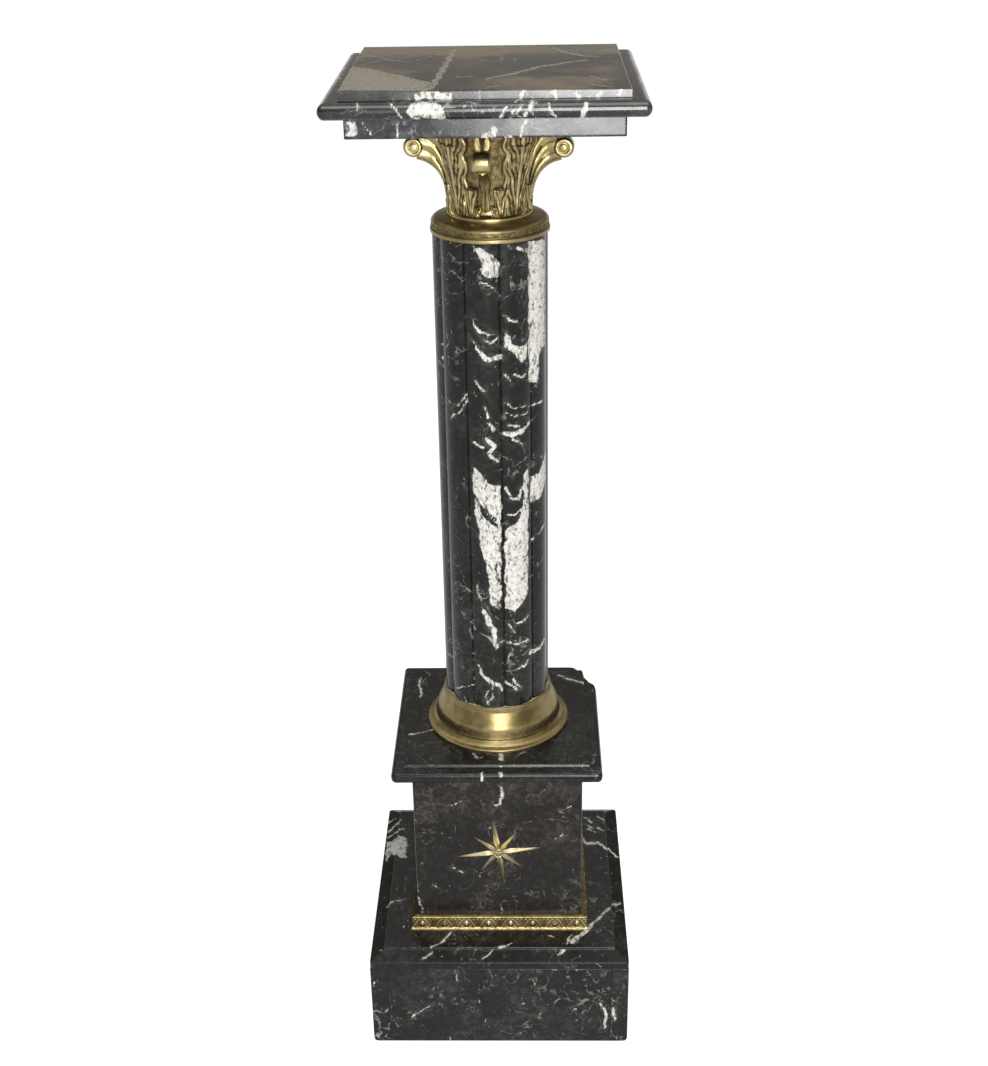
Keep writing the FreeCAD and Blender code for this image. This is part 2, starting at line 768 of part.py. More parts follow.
# ---- all pieces ----------------------------------------------------------------------------------
def all_pieces():
    """Every piece by its node's name."""
    pieces = {
        "base_right_panel": base_side_panel(),
        "base_left_panel": turn(base_side_panel(), 180),
        "base_front_panel": base_front_panel(),
        "base_back_panel": turn(base_front_panel(), 180),
        "base_top_slab": base_top_slab(),
        "plinth_cap": plinth_cap(),
        "column_shaft": column_shaft(),
        "shaft_foot_filler": shaft_foot_filler(),
        "base_ring": base_ring(),
        "collar_ring": collar_ring(),
        "abacus_slab": abacus_slab(),
        "top_slab": top_slab(),
        "tie_rod": cylinder(rod_radius, z_rod_bottom, z_rod_top),
        "rod_nut_top": nut(z_nut_top),
        "rod_nut_bottom": nut(z_nut_bottom),
        "rod_washer_top": washer(z_washer_top),
        "rod_washer_bottom": washer(z_washer_bottom),
        "anchor_plate": anchor_plate(),
    }

    star_screw = onto_die_front(star_screw_on_plane())
    pieces["star_mount"] = onto_die_front(star_on_plane())
    pieces["star_screw"] = star_screw
    all_pins = []
    frame = frieze_frame()
    wedge = front_wedge(die_width, z_die, z_die + frieze_height)
    for index, side in enumerate(SIDES):
        pins = [turn(pin, 90 * index) for pin in frieze_front_pins()]
        all_pins += pins
        strip = frame.common(turn(wedge, 90 * index))
        panel = turn(die_front_panel(), 90 * index) if index % 2 == 0 else turn(die_side_panel(),
                                                                              90 * (index - 1))
        for pin in pins:
            strip = strip.cut(pin)
            panel = panel.cut(pin)
        if side == "front":
            panel = panel.cut(star_screw)
        pieces["frieze_" + side] = one_solid(strip)
        pieces["die_" + side + "_panel"] = one_solid(panel)
    pieces["frieze_pins"] = Part.makeCompound(all_pins)

    envelope = bell_envelope()
    pieces["capital_bell"] = on_capital(capital_bell(), 0.0)
    one_volute = volute(envelope)
    one_leaf = acanthus(envelope)
    for index, side in enumerate(SIDES):
        pieces["capital_volute_" + side] = on_capital(one_volute, 90 * index - 90)
    for index, corner in enumerate(CORNERS):
        pieces["capital_acanthus_" + corner] = on_capital(one_leaf, 90 * index - 45)
    return pieces


def on_capital(shape, degrees):
    """Shape of the capital, built over +X at the floor, turned and raised to its place."""
    return lift(turn(shape, degrees + capital_turn), z_capital)


os.makedirs("parts", exist_ok=True)
for node, shape in all_pieces().items():
    shape.exportStep("parts/" + node + ".step")
    print(node, len(shape.Solids), "solid(s)", "valid" if shape.isValid() else "INVALID",
          round(shape.Volume / 1000, 1), "cm3")
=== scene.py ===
"""Pedestal column stand: black veined marble with gilt bronze mounts.

Every piece is a surface worked out on a grid in millimetres, in the CAD model's frame: +Z up, the front
towards -Y, the origin on the floor under the middle of the stand.
"""
import bpy
import numpy as np
from mathutils import Matrix, Vector


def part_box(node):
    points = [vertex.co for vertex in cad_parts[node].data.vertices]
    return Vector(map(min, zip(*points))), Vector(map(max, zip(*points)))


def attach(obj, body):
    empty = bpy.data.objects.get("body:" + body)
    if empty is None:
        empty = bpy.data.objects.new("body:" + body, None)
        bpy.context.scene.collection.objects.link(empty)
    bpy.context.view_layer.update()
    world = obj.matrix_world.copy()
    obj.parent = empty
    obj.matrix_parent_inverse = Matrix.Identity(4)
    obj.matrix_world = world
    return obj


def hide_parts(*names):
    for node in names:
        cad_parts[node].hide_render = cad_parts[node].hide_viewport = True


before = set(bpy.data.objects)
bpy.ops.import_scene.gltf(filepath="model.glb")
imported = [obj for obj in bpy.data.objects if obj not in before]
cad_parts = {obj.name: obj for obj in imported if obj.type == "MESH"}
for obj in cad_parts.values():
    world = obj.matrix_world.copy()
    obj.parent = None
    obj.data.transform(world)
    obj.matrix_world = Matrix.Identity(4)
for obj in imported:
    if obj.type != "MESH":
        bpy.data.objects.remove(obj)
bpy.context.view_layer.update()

MM = 0.001
WHITE = (1.0, 1.0, 1.0, 1.0)
SIDES = ("front", "right", "back", "left")
CORNERS = ("front_right", "back_right", "back_left", "front_left")


def box_mm(node_name):
    """Lowest and highest corner of a CAD node, in millimetres."""
    low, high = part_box(node_name)
    return np.array(low) / MM, np.array(high) / MM


def edge_and_height(node_name):
    """Half the width of a CAD node that reaches as far to the left as to the right, and its height."""
    low, high = box_mm(node_name)
    return high[0], high[2] - low[2]


# ---- grids and meshes ----
def grid_faces(rows, columns, closed):
    """Four-cornered faces of a grid of places; where it is closed, the last column joins the first."""
    row = np.arange(rows - 1)[:, None]
    column = np.arange(columns if closed else columns - 1)[None, :]
    beside = (column + 1) % columns
    corners = (row * columns + column, row * columns + beside,
               (row + 1) * columns + beside, (row + 1) * columns + column)
    return np.stack(corners, axis=-1).reshape(-1, 4)


def as_surface(grid, closed=True):
    """A grid (rows, columns, 3) as a pair: its places in a list, and its faces."""
    return grid.reshape(-1, 3), grid_faces(grid.shape[0], grid.shape[1], closed)


def together(surfaces):
    """Several surfaces as one pair of places and faces."""
    places = np.concatenate([surface[0] for surface in surfaces])
    starts = np.cumsum([0] + [len(surface[0]) for surface in surfaces[:-1]])
    faces = np.concatenate([surface[1] + start for surface, start in zip(surfaces, starts)])
    return places, faces


def welded(places, faces):
    """Places that coincide become one; a face left with three corners is a triangle, with fewer it goes."""
    _, first, same = np.unique(np.round(places, 4), axis=0, return_index=True, return_inverse=True)
    faces = same.reshape(-1)[faces]
    distinct = faces != np.roll(faces, -1, axis=1)
    count = distinct.sum(axis=1)
    triangles = faces[count == 3][distinct[count == 3]].reshape(-1, 3)
    return first, faces[count == 4], triangles


def in_scene(name, data):
    """New object in the scene."""
    made = bpy.data.objects.new(name, data)
    bpy.context.scene.collection.objects.link(made)
    return made


# What a piece's name adds to the name of its CAD node, by its slot.
ENDINGS = {"black_marble": "_marble", "gilt_bronze": "_gilt", "plaster": "_ring"}


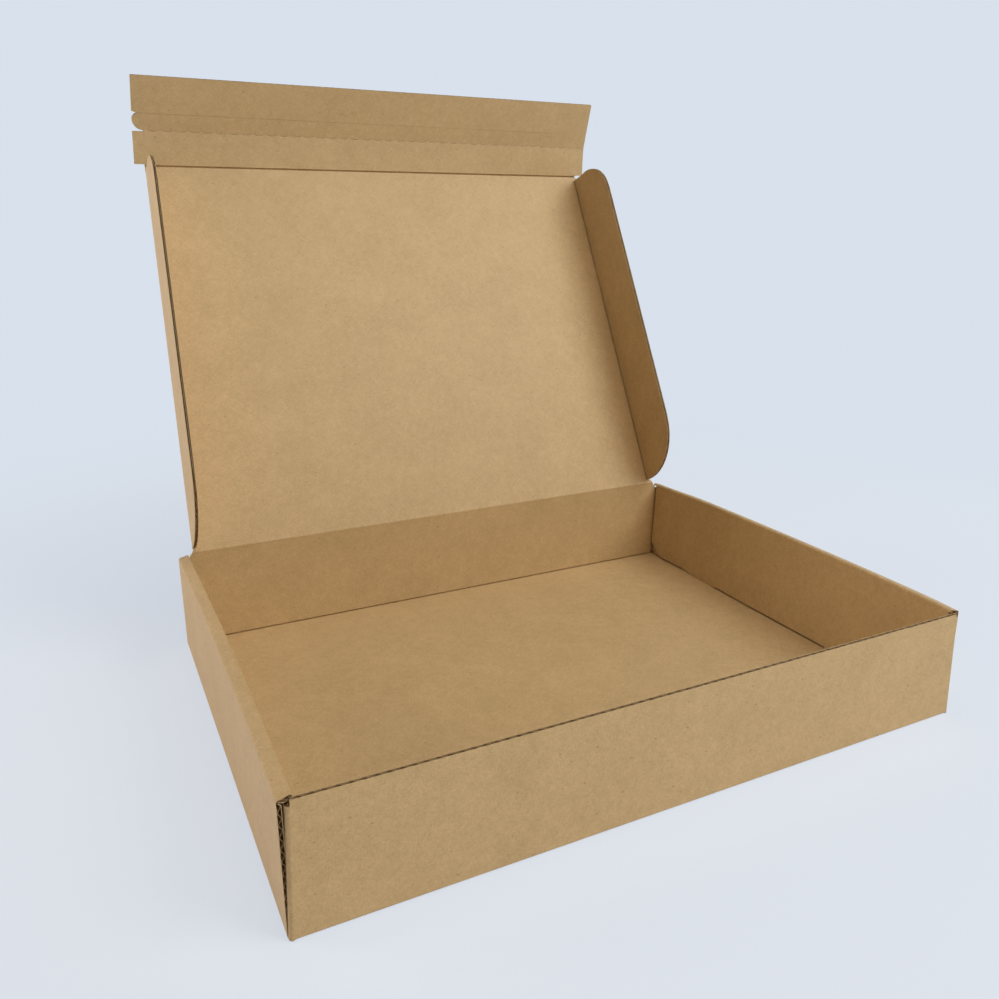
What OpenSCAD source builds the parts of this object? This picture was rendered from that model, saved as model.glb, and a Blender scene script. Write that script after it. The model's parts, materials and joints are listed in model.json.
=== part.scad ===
// Roll-end mailer box of corrugated board, standing open.
// The origin is the middle of the tray's underside, +X is to the right, +Y to the hinge and +Z up.

/* [Board] */
// Thickness of the corrugated board
board_t = 2.6; // [1.8:0.1:3.6]
// Gap between boards that are folded against each other
layer_gap = 0.1; // [0.05:0.05:0.3]
// Clearance between a hinged board and the bead that it turns on
hinge_gap = 0.3; // [0.2:0.05:0.6]

/* [Tray] */
// Outside width of the tray at its base
tray_w = 450; // [320:1:560]
// Outside depth of the tray at its base, front to hinge
tray_d = 336; // [260:1:440]
// Height of a rolled side up to its outer crease, along the side
side_h = 72.2; // [60:0.1:110]
// How far the outer crease of a rolled side stands outside its base
side_lean = 2.3; // [0:0.1:4]
// Width of the slanted band between the two creases on top of a rolled side
band_w = 7; // [6:0.1:7.6]
// Rise of that band from its outer to its inner crease
band_rise = 1.7; // [0:0.1:3]
// How far the front wall's cut edge lies below the outer creases of the rolled sides
front_drop = 1; // [0.3:0.1:4]
// How far the front and rear walls end inside the outer faces of the side panels
end_inset = 1.7; // [0.5:0.1:2.4]
// Outer radius of the upright folds at the four corners
corner_r = 3; // [2:0.1:5]
// How far the side panels' cut ends lie behind the faces of the front and rear walls
end_set = 0.3; // [0:0.1:1]

/* [Side rolls] */
// Gap between the end of an inner side panel and the wall that it points to
panel_gap = 7; // [3:0.5:15]
// Length of the chamfer on an inner side panel's lower corners
chamfer_l = 14; // [4:0.5:30]
// Height of that chamfer
chamfer_h = 11; // [4:0.5:30]
// Length of each lock tab under an inner side panel
tab_l = 40; // [20:1:60]
// Distance from the middle of the side to the middle of each lock tab
tab_offset = 85; // [50:1:95]
// How far each lock tab ends above the underside
tab_set = 0.3; // [0.1:0.1:1]
// Clearance around a lock tab in its floor slot
slot_gap = 0.3; // [0.2:0.1:1]
// Length of the corner flaps between the side panels
corner_flap_l = 85; // [50:1:100]

/* [Lid] */
// Angle by which the lid stands open
lid_angle = 116.6; // [95:0.1:180]
// Height of the closed lid's inner face above the rolled sides
lid_gap = 0.4; // [0.2:0.1:2]
// Distance of the closure flap's crease in front of the front wall, lid closed
crease_lead = 2; // [1.8:0.1:4]

/* [Side flaps] */
// Width of a side flap from its crease to its free edge
flap_w = 55.5; // [30:0.5:57]
// Fold of the side flaps out of the lid's plane
flap_fold = 90; // [0:1:90]
// Corner radius of a side flap at the hinge end
flap_rear_r = 53; // [5:0.5:55]
// Corner radius of a side flap at the closure end
flap_front_r = 35; // [5:0.5:55]
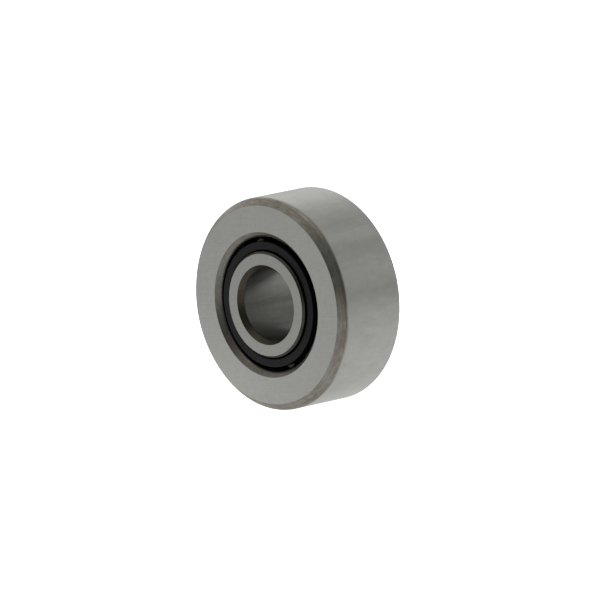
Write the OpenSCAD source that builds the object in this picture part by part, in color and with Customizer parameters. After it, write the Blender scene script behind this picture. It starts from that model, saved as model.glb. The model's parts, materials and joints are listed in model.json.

## Requirements:
Return exactly the lines from the line that has "return lift(turn(shape, degrees" to the line that has "before = set(bpy.data.objects)", both of them included.

## Reply:
    return lift(turn(shape, degrees + capital_turn), z_capital)


os.makedirs("parts", exist_ok=True)
for node, shape in all_pieces().items():
    shape.exportStep("parts/" + node + ".step")
    print(node, len(shape.Solids), "solid(s)", "valid" if shape.isValid() else "INVALID",
          round(shape.Volume / 1000, 1), "cm3")
=== scene.py ===
"""Pedestal column stand: black veined marble with gilt bronze mounts.

Every piece is a surface worked out on a grid in millimetres, in the CAD model's frame: +Z up, the front
towards -Y, the origin on the floor under the middle of the stand.
"""
import bpy
import numpy as np
from mathutils import Matrix, Vector


def part_box(node):
    points = [vertex.co for vertex in cad_parts[node].data.vertices]
    return Vector(map(min, zip(*points))), Vector(map(max, zip(*points)))


def attach(obj, body):
    empty = bpy.data.objects.get("body:" + body)
    if empty is None:
        empty = bpy.data.objects.new("body:" + body, None)
        bpy.context.scene.collection.objects.link(empty)
    bpy.context.view_layer.update()
    world = obj.matrix_world.copy()
    obj.parent = empty
    obj.matrix_parent_inverse = Matrix.Identity(4)
    obj.matrix_world = world
    return obj


def hide_parts(*names):
    for node in names:
        cad_parts[node].hide_render = cad_parts[node].hide_viewport = True


before = set(bpy.data.objects)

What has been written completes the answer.